Alors qu'à l'aller Cinderella n'avait pas cessé de tresser des couronnes pour ce pauvre Stentor qui avait accompli tant de travail pour organiser la sortie et qui ne pouvait même pas y participer, elle a, dès le lendemain, produit une lettre à l'attention du chef pour dénoncer notre inconséquence et se désolidariser du projet, sans même en parler aux principaux intéressés (qui lui auraient certainement répondu : "on ne t'a pas empêchée de lire la pièce avant la sortie"). Le chef a procédé à un classement vertical en bonne et due forme, mais l'incident - et surtout la perfidie de la lettre de délation secrète - a empoisonné la fin d'année. Devait-on intégrer cette collègue dans les jurys d'évaluation, au risque de voir les élèves ayant choisi de parler de la pièce être méchamment saqués par la Boutin de service? Personnellement, ça m'a laissé de marbre. Que Stentor soit tombé de son piédestal et que Cinderella ait été obligée de se choisir un nouveau chouchou, c'était plutôt un soulagement pour lui, non?
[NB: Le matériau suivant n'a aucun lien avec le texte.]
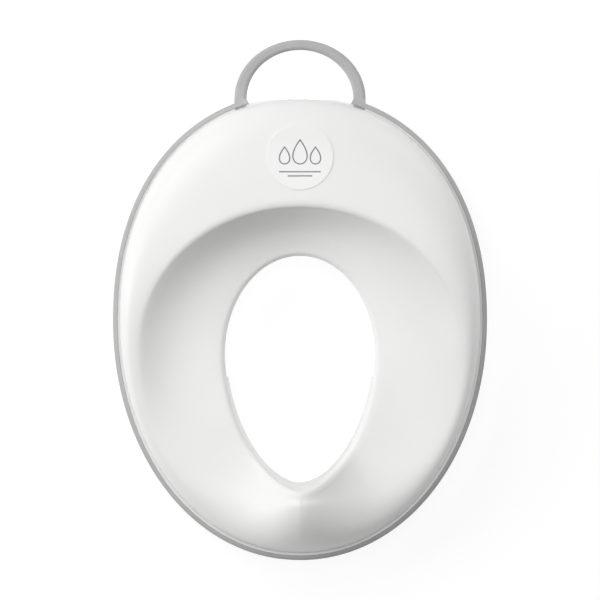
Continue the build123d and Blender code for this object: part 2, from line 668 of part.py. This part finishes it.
cover_top = COVER_Z + COVER_THICK
save(screw_part(cover_screw_places, cover_top, HEAD_HEIGHT, COVER_SCREW_LENGTH, upward=False), "cover_screws")
save(screw_part(frame_screw_places, FRAME_Z, HEAD_HEIGHT, SCREW_LENGTH), "frame_screws")
save(screw_part(handle_screw_places, FRAME_Z, HEAD_HEIGHT, SCREW_LENGTH), "handle_screws")
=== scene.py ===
from math import cos, radians, sin

import bpy
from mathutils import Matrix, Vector


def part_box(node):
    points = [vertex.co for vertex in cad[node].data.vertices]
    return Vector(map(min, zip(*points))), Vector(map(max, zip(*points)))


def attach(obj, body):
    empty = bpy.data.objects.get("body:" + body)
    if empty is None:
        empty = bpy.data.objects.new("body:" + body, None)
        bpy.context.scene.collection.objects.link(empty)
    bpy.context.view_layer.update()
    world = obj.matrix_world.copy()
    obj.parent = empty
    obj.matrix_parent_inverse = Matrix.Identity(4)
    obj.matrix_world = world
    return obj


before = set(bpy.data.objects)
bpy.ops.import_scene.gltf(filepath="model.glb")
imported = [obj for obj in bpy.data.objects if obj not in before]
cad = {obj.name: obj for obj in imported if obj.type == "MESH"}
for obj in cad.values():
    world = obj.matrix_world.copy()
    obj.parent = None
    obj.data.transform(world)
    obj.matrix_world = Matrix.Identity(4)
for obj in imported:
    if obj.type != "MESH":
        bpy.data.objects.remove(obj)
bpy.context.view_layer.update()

# ---------------------------------------------------------------------------------------------------
# The seat shell is one white polypropylene moulding with a fine spark-eroded texture. It keeps its CAD
# shape. The flow of the plastic in the tool leaves a very faint unevenness in its shade and its gloss.
MM = 0.001


def shader(name, colour, roughness, specular=0.5):
    """A new material with its colour, roughness and gloss on the shader's own sockets."""
    material = bpy.data.materials.new(name)
    material.use_nodes = True
    bsdf = material.node_tree.nodes["Principled BSDF"]
    bsdf.inputs["Base Color"].default_value = (*colour, 1)
    bsdf.inputs["Roughness"].default_value = roughness
    bsdf.inputs["Specular IOR Level"].default_value = specular
    return material, material.node_tree, bsdf


def noise(tree, scale, detail=2.0, rough=0.5):
    """A noise pattern in the object's own space, its scale given as repeats in a metre."""
    place = tree.nodes.new("ShaderNodeTexCoord")
    pattern = tree.nodes.new("ShaderNodeTexNoise")
    pattern.inputs["Scale"].default_value = scale
    pattern.inputs["Detail"].default_value = detail
    pattern.inputs["Roughness"].default_value = rough
    tree.links.new(place.outputs["Object"], pattern.inputs["Vector"])
    return pattern


def between(tree, pattern, low, high):
    """The pattern's 0 to 1 spread from low to high."""
    spread = tree.nodes.new("ShaderNodeMapRange")
    spread.inputs["To Min"].default_value = low
    spread.inputs["To Max"].default_value = high
    tree.links.new(pattern.outputs["Fac"], spread.inputs["Value"])
    return spread


def blended_colour(tree, bsdf, pattern, first, second):
    """Base colour that drifts between two shades with the pattern."""
    ramp = tree.nodes.new("ShaderNodeValToRGB")
    for stop, place, colour in zip(ramp.color_ramp.elements, (0.35, 0.65), (first, second)):
        stop.position = place
        stop.color = (*colour, 1)
    tree.links.new(pattern.outputs["Fac"], ramp.inputs["Fac"])
    tree.links.new(ramp.outputs["Color"], bsdf.inputs["Base Color"])


def grain(tree, bsdf, scale, depth_mm):
    """A fine moulded grain as bump, its depth in millimetres."""
    pattern = noise(tree, scale)
    bump = tree.nodes.new("ShaderNodeBump")
    bump.inputs["Strength"].default_value = 1.0
    bump.inputs["Distance"].default_value = depth_mm * MM
    tree.links.new(pattern.outputs["Fac"], bump.inputs["Height"])
    tree.links.new(bump.outputs["Normal"], bsdf.inputs["Normal"])


def white_plastic(name, colour, other, roughness, grain_scale, grain_depth):
    """Moulded plastic with a close grain, whose shade and gloss drift slightly over the piece."""
    material, tree, bsdf = shader(name, colour, roughness, 0.42)
    blended_colour(tree, bsdf, noise(tree, 14, 3.0), colour, other)
    gloss = between(tree, noise(tree, 60, 4.0), roughness - 0.04, roughness + 0.05)
    tree.links.new(gloss.outputs["Result"], bsdf.inputs["Roughness"])
    grain(tree, bsdf, grain_scale, grain_depth)
    return material


def wears(node, material):
    """Gives a CAD node its finish."""
    mesh = cad[node].data
    mesh.materials.clear()
    mesh.materials.append(material)


shell_white = white_plastic("white_polypropylene_shell", (0.845, 0.845, 0.838), (0.835, 0.835, 0.828),
                            0.42, 1900, 0.006)
wears("seat_shell", shell_white)


# ---------------------------------------------------------------------------------------------------
# The soft edge and the hanging loop are grey thermoplastic elastomer, moulded matte. The edge is
# clipped over the shell's ledge, and the loop's tongues are screwed between the shell and the frame.
def grey_rubber(name, colour, other, roughness, grain_scale, grain_depth):
    """Matte elastomer with a close grain and slightly uneven gloss."""
    material, tree, bsdf = shader(name, colour, roughness, 0.3)
    blended_colour(tree, bsdf, noise(tree, 25, 4.0), colour, other)
    gloss = between(tree, noise(tree, 180, 3.0), roughness - 0.06, roughness + 0.06)
    tree.links.new(gloss.outputs["Result"], bsdf.inputs["Roughness"])
    grain(tree, bsdf, grain_scale, grain_depth)
    return material


soft_grey = grey_rubber("grey_elastomer_edge", (0.445, 0.445, 0.445), (0.425, 0.425, 0.425),
                        0.62, 2600, 0.012)
wears("soft_rim", soft_grey)
wears("carry_handle", soft_grey)

# ---------------------------------------------------------------------------------------------------
# The badge is a low disc of the same white plastic as the shell, but smoother. It lies on the back band
# and follows its curve.
badge_white = white_plastic("white_badge", (0.86, 0.86, 0.855), (0.852, 0.852, 0.847), 0.33, 3000, 0.002)
wears("badge_disc", badge_white)

# ---------------------------------------------------------------------------------------------------
# The print on the badge is a grey foil stamped on it: three water drops in outline over two plain lines.
# It is drawn flat above the badge, laid down on its curved face, and given the foil's thickness.
DROPS = ((-12.6, 9.4, 15.0), (0, 12.6, 21.0), (12.6, 9.4, 15.0))    # middle, width and height, in mm
DROP_FOOT = 110.5 * MM
PRINT_LINES = ((104.6, 34.0), (101.2, 20.0))                        # how far back, and length, in mm
LINE_WIDTH = 0.95 * MM
FOIL = 0.05 * MM
FOIL_GREY = (0.15, 0.15, 0.155)
print_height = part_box("badge_disc")[1].z + 2 * MM


def pick_tip(piece):
    """Selects the one vertex furthest back, which becomes the tip of the drop."""
    bpy.ops.mesh.select_all(action="DESELECT")
    bpy.ops.object.mode_set(mode="OBJECT")
    top = max(piece.data.vertices, key=lambda vertex: vertex.co.y)
    top.select = True
    bpy.ops.object.mode_set(mode="EDIT")


bpy.ops.object.select_all(action="DESELECT")
strokes = []
for middle, width, height in DROPS:
    radius = width * MM / 2
    bpy.ops.mesh.primitive_circle_add(vertices=64, radius=radius, fill_type="NGON",
                                      location=(middle * MM, DROP_FOOT + radius, print_height))
    drop = bpy.context.object
    bpy.ops.object.mode_set(mode="EDIT")
    bpy.ops.mesh.select_mode(type="VERT")
    pick_tip(drop)
    bpy.ops.transform.translate(value=(0, (height - width) * MM, 0), use_proportional_edit=True,
                                proportional_edit_falloff="SHARP", proportional_size=width * MM)
    bpy.ops.mesh.select_all(action="SELECT")
    bpy.ops.mesh.select_mode(type="FACE")
    bpy.ops.mesh.inset(thickness=LINE_WIDTH, depth=0)
    bpy.ops.mesh.delete(type="FACE")
    bpy.ops.object.mode_set(mode="OBJECT")
    strokes.append(drop)
for along, length in PRINT_LINES:
    bpy.ops.mesh.primitive_grid_add(x_subdivisions=30, y_subdivisions=2, size=1,
                                    location=(0, along * MM, print_height))
    line = bpy.context.object
    line.scale = (length * MM, LINE_WIDTH, 1)
    strokes.append(line)
for stroke in strokes:
    stroke.select_set(True)
bpy.context.view_layer.objects.active = strokes[1]
bpy.ops.object.join()
badge_print = bpy.context.object
badge_print.name = "badge_print"
bpy.ops.object.transform_apply(location=True, rotation=True, scale=True)
laid = badge_print.modifiers.new("laid_on_badge", "SHRINKWRAP")
laid.target = cad["badge_disc"]
laid.wrap_method = "PROJECT"
laid.use_project_z = True
laid.use_negative_direction = True
laid.use_positive_direction = False
laid.offset = FOIL
foil = badge_print.modifiers.new("foil", "SOLIDIFY")
foil.thickness = FOIL
foil.offset = 1
for modifier in ("laid_on_badge", "foil"):
    bpy.ops.object.modifier_apply(modifier=modifier)
print_grey, print_tree, print_bsdf = shader("stamped_grey_foil", FOIL_GREY, 0.38)
blended_colour(print_tree, print_bsdf, noise(print_tree, 400, 4.0), (0.13, 0.13, 0.135), (0.17, 0.17, 0.175))
grain(print_tree, print_bsdf, 4000, 0.004)
badge_print.data.materials.clear()
badge_print.data.materials.append(print_grey)
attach(badge_print, "seat")

# ---------------------------------------------------------------------------------------------------
# Underneath are the base frame and its front lip, the slider and the mechanism's cover: plain white
# polypropylene with a coarser grain than the seat. The pads are anti-slip rubber.
frame_white = white_plastic("white_polypropylene_frame", (0.82, 0.82, 0.812), (0.80, 0.80, 0.79),
                            0.5, 1200, 0.02)
for node in ("base_frame", "mechanism_cover", "slider_rack"):
    wears(node, frame_white)
pad_grey = grey_rubber("anti_slip_pad", (0.30, 0.305, 0.31), (0.27, 0.275, 0.28), 0.72, 1500, 0.03)
for node in sorted(cad):
    if node.startswith("rest_pad") or node.endswith("grip_pad"):
        wears(node, pad_grey)

# ---------------------------------------------------------------------------------------------------
# The dial is moulded in grey polypropylene and has a soft ribbed band pressed on it. The pinion on its
# shaft is natural acetal, which runs smoothly against the rack.
DIAL_GREY = (0.40, 0.405, 0.41)
knob_grey, knob_tree, knob_bsdf = shader("grey_dial", DIAL_GREY, 0.45)
blended_colour(knob_tree, knob_bsdf, noise(knob_tree, 40, 3.0), DIAL_GREY, (0.385, 0.39, 0.395))
grain(knob_tree, knob_bsdf, 1800, 0.012)
wears("adjusting_knob", knob_grey)
wears("knob_grip_ring", soft_grey)
acetal = white_plastic("natural_acetal", (0.78, 0.77, 0.72), (0.76, 0.75, 0.70), 0.35, 900, 0.004)
wears("drive_pinion", acetal)

# ---------------------------------------------------------------------------------------------------
# The pan-head screws and the washers are zinc-plated steel, slightly clouded by the plating bath.
# They hold the frame, the handle's tongues, the mechanism's cover and the dial.
ZINC = (0.62, 0.63, 0.64)
zinc, zinc_tree, zinc_bsdf = shader("zinc_plated_steel", ZINC, 0.32)
zinc_bsdf.inputs["Metallic"].default_value = 1.0
blended_colour(zinc_tree, zinc_bsdf, noise(zinc_tree, 300, 4.0), ZINC, (0.55, 0.55, 0.53))
grain(zinc_tree, zinc_bsdf, 3500, 0.006)
for node in ("cover_screws", "frame_screws", "handle_screws", "knob_screw", "knob_washer", "friction_washer"):
    wears(node, zinc)

# ---------------------------------------------------------------------------------------------------
# The floor is plain and pale, and glows a little, so that the seat's shadow hardly shows on it.
FLOOR_SIZE = 14.0
bpy.ops.object.select_all(action="DESELECT")
bpy.ops.mesh.primitive_plane_add(size=FLOOR_SIZE, location=(0, 0, 0))
floor = bpy.context.object
floor.name = "floor"
floor_white, floor_tree, floor_bsdf = shader("pale_floor", (0.25, 0.25, 0.25), 0.9, 0.0)
floor_bsdf.inputs["Emission Color"].default_value = (1, 1, 1, 1)
floor_bsdf.inputs["Emission Strength"].default_value = 0.8
floor.data.materials.append(floor_white)

# ---------------------------------------------------------------------------------------------------
# The light is soft studio light from round lamps, strongest from above and from the back left. The
# surroundings themselves give none.
LAMP_SIZE = 1.4
LAMP_DISTANCE = 2.3
SEAT_MIDDLE = Vector((0, 0, 0.06))
world = bpy.data.worlds.new("studio")
bpy.context.scene.world = world
world.use_nodes = True
world.node_tree.nodes["Background"].inputs["Strength"].default_value = 0.0


def soft_box(name, bearing, height, watts):
    """A round soft light at a bearing from straight behind the seat and a height, in degrees."""
    lamp = bpy.data.lights.new(name, "AREA")
    lamp.shape = "DISK"
    lamp.size = LAMP_SIZE
    lamp.energy = watts
    lit = bpy.data.objects.new(name, lamp)
    bpy.context.scene.collection.objects.link(lit)
    level = cos(radians(height))
    way = Vector((level * sin(radians(bearing)), level * cos(radians(bearing)), sin(radians(height))))
    lit.location = SEAT_MIDDLE + LAMP_DISTANCE * way
    lit.rotation_euler = way.to_track_quat("Z", "Y").to_euler()


soft_box("top_light", 0, 89.9, 22)
soft_box("key_light", -45, 45, 22)
soft_box("left_light", -90, 22, 20.5)
soft_box("back_light", 45, 24, 14.5)
soft_box("front_light", 135, 66, 2)

# ---------------------------------------------------------------------------------------------------
# The camera looks straight down on the seat, and its view is VIEW_WIDTH wide at the soft edge's level.
VIEW_WIDTH = 0.4974
CAMERA_HEIGHT = 2.2
SENSOR = 36
rim_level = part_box("soft_rim")[1].z
camera_data = bpy.data.cameras.new("camera")
camera_data.sensor_width = SENSOR
camera_data.lens = SENSOR * (CAMERA_HEIGHT - rim_level) / VIEW_WIDTH
camera_data.clip_end = FLOOR_SIZE
camera = bpy.data.objects.new("camera", camera_data)
bpy.context.scene.collection.objects.link(camera)
camera.location = (0, 0, CAMERA_HEIGHT)
camera.rotation_euler = (0, 0, 0)
bpy.context.scene.camera = camera
bpy.context.scene.view_settings.view_transform = "Standard"
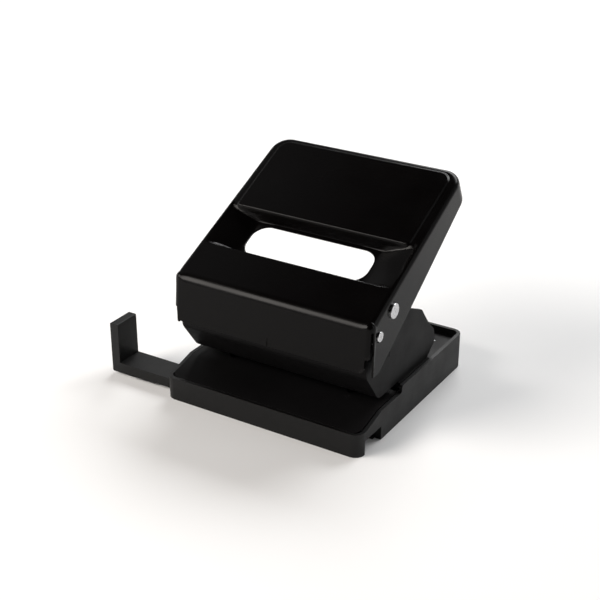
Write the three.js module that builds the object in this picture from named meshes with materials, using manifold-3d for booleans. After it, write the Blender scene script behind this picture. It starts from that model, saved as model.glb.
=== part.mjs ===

Impossible de savoir ce que ça va donner cette année, personne n'ayant consulté Cinderella sur le choix de la pièce. J'ai bien peur que le dramaturge, nonobstant le grand prix du théâtre que lui a décerné l'Académie française, ne soit pas toujours très poli... Un réplique comme 
" On ne peut pas, d’un côté, être les meilleurs du monde en football, et de l’autre, de véritables merdes au lancer du javelot !"
 risque d'atteindre Lalouze en plein coeur...

Pitou G.

* Je ne veux même pas imaginer ce qui pourrait passer par là...





samedi 10 novembre 2012

Lalouze à Paris - 1

Au mois de novembre se tient le premier conseil d'administration de l'année avec les nouveaux élus. C'est une dead-line importante : en principe, tous les projets de sortie doivent être bouclés pour être votés lors de cette session. Même sans ça, il ne faut pas tarder à s'activer : certaines destinations et spectacles sont très demandés. Et quand on essaie de combiner deux activités sur une même journée, il vaut mieux être prévoyant.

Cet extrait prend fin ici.